» **Exercise brief**: Print out every line, exactly as written.

» **Given material**:
- - - - - - -
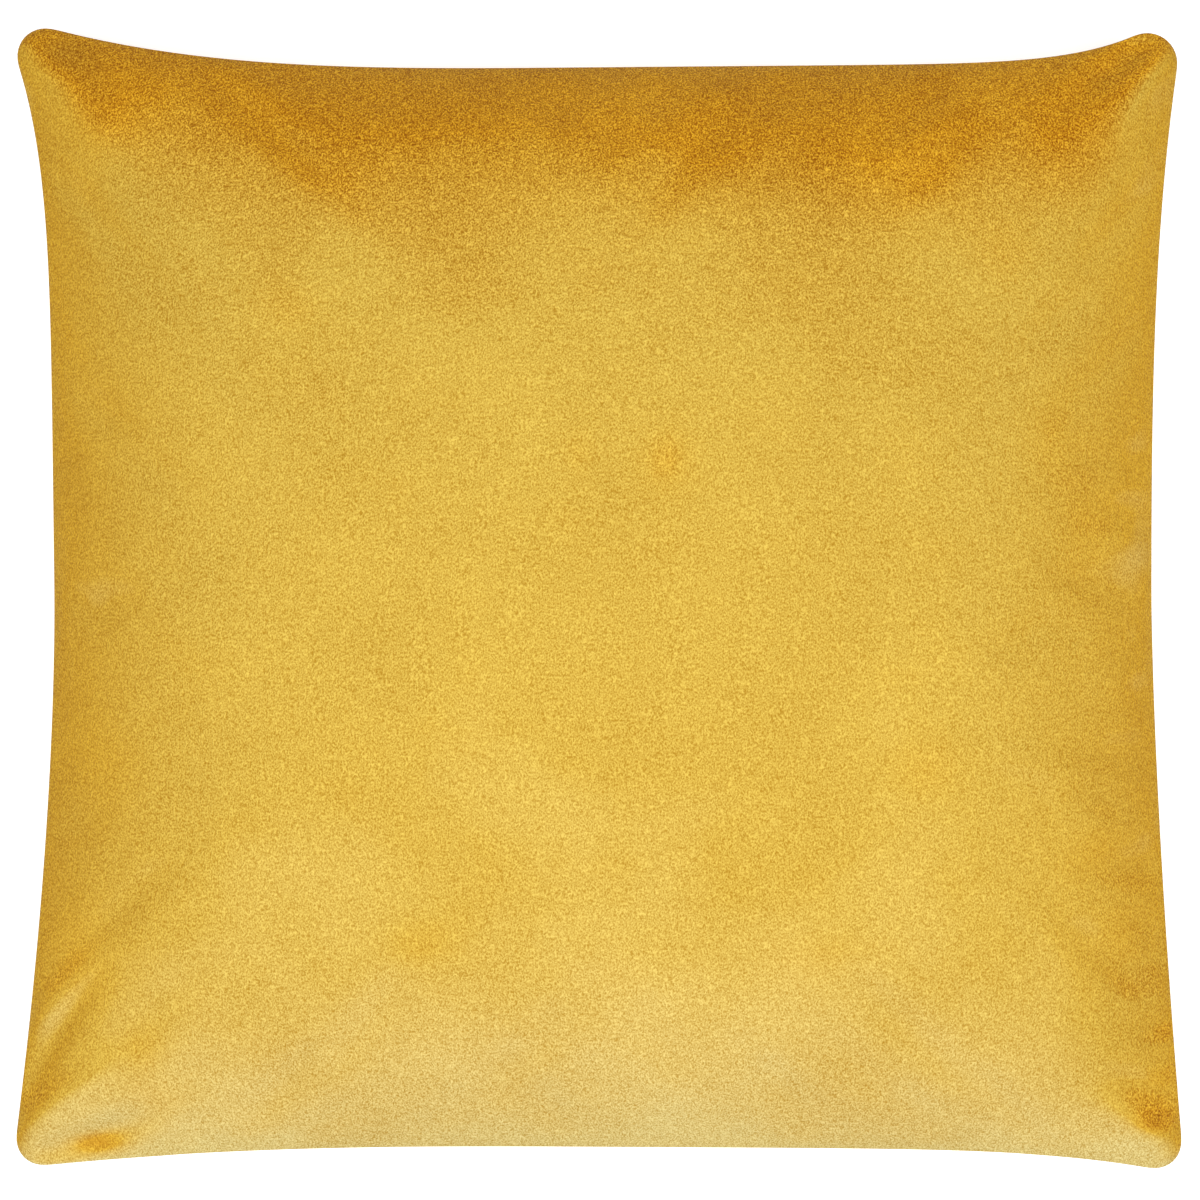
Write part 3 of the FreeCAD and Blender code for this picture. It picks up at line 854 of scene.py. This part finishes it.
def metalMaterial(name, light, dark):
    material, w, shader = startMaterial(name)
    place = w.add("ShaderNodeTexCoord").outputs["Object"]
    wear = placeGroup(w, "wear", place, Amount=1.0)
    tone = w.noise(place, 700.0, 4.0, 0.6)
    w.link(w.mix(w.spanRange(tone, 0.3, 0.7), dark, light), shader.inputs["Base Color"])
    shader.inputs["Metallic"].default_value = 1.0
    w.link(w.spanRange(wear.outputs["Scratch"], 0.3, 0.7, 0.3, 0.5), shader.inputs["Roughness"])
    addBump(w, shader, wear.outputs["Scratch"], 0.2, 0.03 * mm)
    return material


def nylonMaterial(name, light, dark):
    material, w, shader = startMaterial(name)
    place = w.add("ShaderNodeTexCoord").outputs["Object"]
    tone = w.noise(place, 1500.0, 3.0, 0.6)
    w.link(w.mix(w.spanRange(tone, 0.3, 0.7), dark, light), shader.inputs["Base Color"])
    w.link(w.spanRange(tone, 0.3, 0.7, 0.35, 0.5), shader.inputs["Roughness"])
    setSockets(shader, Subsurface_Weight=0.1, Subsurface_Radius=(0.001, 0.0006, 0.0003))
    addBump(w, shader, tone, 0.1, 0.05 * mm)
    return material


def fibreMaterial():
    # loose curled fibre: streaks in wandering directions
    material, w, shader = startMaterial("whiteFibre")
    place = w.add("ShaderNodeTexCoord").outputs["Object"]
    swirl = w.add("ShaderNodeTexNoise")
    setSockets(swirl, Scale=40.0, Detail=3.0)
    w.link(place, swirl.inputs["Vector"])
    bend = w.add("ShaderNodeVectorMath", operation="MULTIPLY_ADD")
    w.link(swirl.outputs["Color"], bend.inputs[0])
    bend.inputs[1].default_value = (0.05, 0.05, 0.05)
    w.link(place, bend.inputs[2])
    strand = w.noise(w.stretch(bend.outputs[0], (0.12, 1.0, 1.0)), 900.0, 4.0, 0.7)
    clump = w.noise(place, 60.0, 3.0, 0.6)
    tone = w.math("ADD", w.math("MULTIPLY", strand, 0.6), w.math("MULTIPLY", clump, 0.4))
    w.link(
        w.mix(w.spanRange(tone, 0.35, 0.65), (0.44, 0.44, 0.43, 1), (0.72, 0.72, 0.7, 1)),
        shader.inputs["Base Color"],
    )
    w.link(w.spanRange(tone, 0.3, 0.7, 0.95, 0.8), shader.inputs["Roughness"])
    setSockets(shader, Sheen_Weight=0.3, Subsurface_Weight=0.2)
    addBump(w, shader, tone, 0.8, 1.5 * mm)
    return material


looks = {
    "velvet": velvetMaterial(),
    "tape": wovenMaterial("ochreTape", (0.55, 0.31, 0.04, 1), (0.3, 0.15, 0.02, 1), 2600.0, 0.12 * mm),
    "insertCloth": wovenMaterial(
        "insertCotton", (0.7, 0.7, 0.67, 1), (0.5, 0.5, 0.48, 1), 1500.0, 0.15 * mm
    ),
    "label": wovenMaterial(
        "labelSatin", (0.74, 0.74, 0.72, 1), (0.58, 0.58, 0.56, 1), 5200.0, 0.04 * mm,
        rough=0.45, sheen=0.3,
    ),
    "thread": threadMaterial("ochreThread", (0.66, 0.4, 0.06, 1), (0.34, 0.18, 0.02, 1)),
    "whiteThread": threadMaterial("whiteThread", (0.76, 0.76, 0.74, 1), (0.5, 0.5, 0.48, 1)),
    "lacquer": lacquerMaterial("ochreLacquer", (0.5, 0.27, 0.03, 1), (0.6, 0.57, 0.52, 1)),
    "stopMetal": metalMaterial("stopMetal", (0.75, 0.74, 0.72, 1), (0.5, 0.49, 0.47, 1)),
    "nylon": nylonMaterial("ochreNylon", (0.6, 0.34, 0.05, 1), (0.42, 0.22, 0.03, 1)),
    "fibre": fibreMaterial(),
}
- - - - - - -
» **Problem solution**:
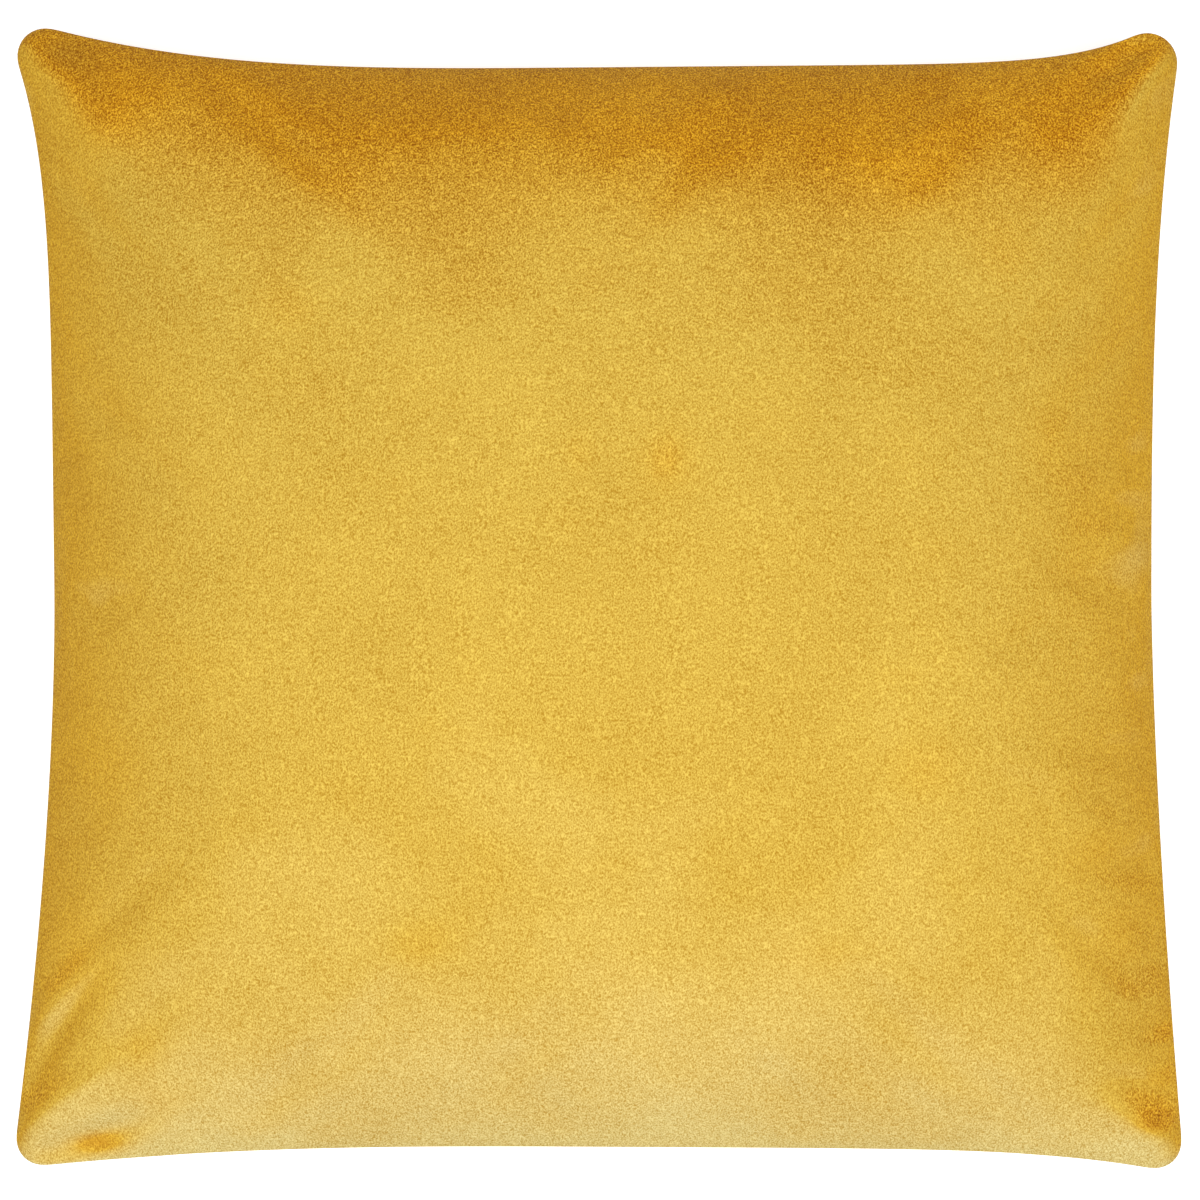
Write part 3 of the FreeCAD and Blender code for this picture. It picks up at line 854 of scene.py. This part finishes it.
def metalMaterial(name, light, dark):
    material, w, shader = startMaterial(name)
    place = w.add("ShaderNodeTexCoord").outputs["Object"]
    wear = placeGroup(w, "wear", place, Amount=1.0)
    tone = w.noise(place, 700.0, 4.0, 0.6)
    w.link(w.mix(w.spanRange(tone, 0.3, 0.7), dark, light), shader.inputs["Base Color"])
    shader.inputs["Metallic"].default_value = 1.0
    w.link(w.spanRange(wear.outputs["Scratch"], 0.3, 0.7, 0.3, 0.5), shader.inputs["Roughness"])
    addBump(w, shader, wear.outputs["Scratch"], 0.2, 0.03 * mm)
    return material


def nylonMaterial(name, light, dark):
    material, w, shader = startMaterial(name)
    place = w.add("ShaderNodeTexCoord").outputs["Object"]
    tone = w.noise(place, 1500.0, 3.0, 0.6)
    w.link(w.mix(w.spanRange(tone, 0.3, 0.7), dark, light), shader.inputs["Base Color"])
    w.link(w.spanRange(tone, 0.3, 0.7, 0.35, 0.5), shader.inputs["Roughness"])
    setSockets(shader, Subsurface_Weight=0.1, Subsurface_Radius=(0.001, 0.0006, 0.0003))
    addBump(w, shader, tone, 0.1, 0.05 * mm)
    return material


def fibreMaterial():
    # loose curled fibre: streaks in wandering directions
    material, w, shader = startMaterial("whiteFibre")
    place = w.add("ShaderNodeTexCoord").outputs["Object"]
    swirl = w.add("ShaderNodeTexNoise")
    setSockets(swirl, Scale=40.0, Detail=3.0)
    w.link(place, swirl.inputs["Vector"])
    bend = w.add("ShaderNodeVectorMath", operation="MULTIPLY_ADD")
    w.link(swirl.outputs["Color"], bend.inputs[0])
    bend.inputs[1].default_value = (0.05, 0.05, 0.05)
    w.link(place, bend.inputs[2])
    strand = w.noise(w.stretch(bend.outputs[0], (0.12, 1.0, 1.0)), 900.0, 4.0, 0.7)
    clump = w.noise(place, 60.0, 3.0, 0.6)
    tone = w.math("ADD", w.math("MULTIPLY", strand, 0.6), w.math("MULTIPLY", clump, 0.4))
    w.link(
        w.mix(w.spanRange(tone, 0.35, 0.65), (0.44, 0.44, 0.43, 1), (0.72, 0.72, 0.7, 1)),
        shader.inputs["Base Color"],
    )
    w.link(w.spanRange(tone, 0.3, 0.7, 0.95, 0.8), shader.inputs["Roughness"])
    setSockets(shader, Sheen_Weight=0.3, Subsurface_Weight=0.2)
    addBump(w, shader, tone, 0.8, 1.5 * mm)
    return material


looks = {
    "velvet": velvetMaterial(),
    "tape": wovenMaterial("ochreTape", (0.55, 0.31, 0.04, 1), (0.3, 0.15, 0.02, 1), 2600.0, 0.12 * mm),
    "insertCloth": wovenMaterial(
        "insertCotton", (0.7, 0.7, 0.67, 1), (0.5, 0.5, 0.48, 1), 1500.0, 0.15 * mm
    ),
    "label": wovenMaterial(
        "labelSatin", (0.74, 0.74, 0.72, 1), (0.58, 0.58, 0.56, 1), 5200.0, 0.04 * mm,
        rough=0.45, sheen=0.3,
    ),
    "thread": threadMaterial("ochreThread", (0.66, 0.4, 0.06, 1), (0.34, 0.18, 0.02, 1)),
    "whiteThread": threadMaterial("whiteThread", (0.76, 0.76, 0.74, 1), (0.5, 0.5, 0.48, 1)),
    "lacquer": lacquerMaterial("ochreLacquer", (0.5, 0.27, 0.03, 1), (0.6, 0.57, 0.52, 1)),
    "stopMetal": metalMaterial("stopMetal", (0.75, 0.74, 0.72, 1), (0.5, 0.49, 0.47, 1)),
    "nylon": nylonMaterial("ochreNylon", (0.6, 0.34, 0.05, 1), (0.42, 0.22, 0.03, 1)),
    "fibre": fibreMaterial(),
}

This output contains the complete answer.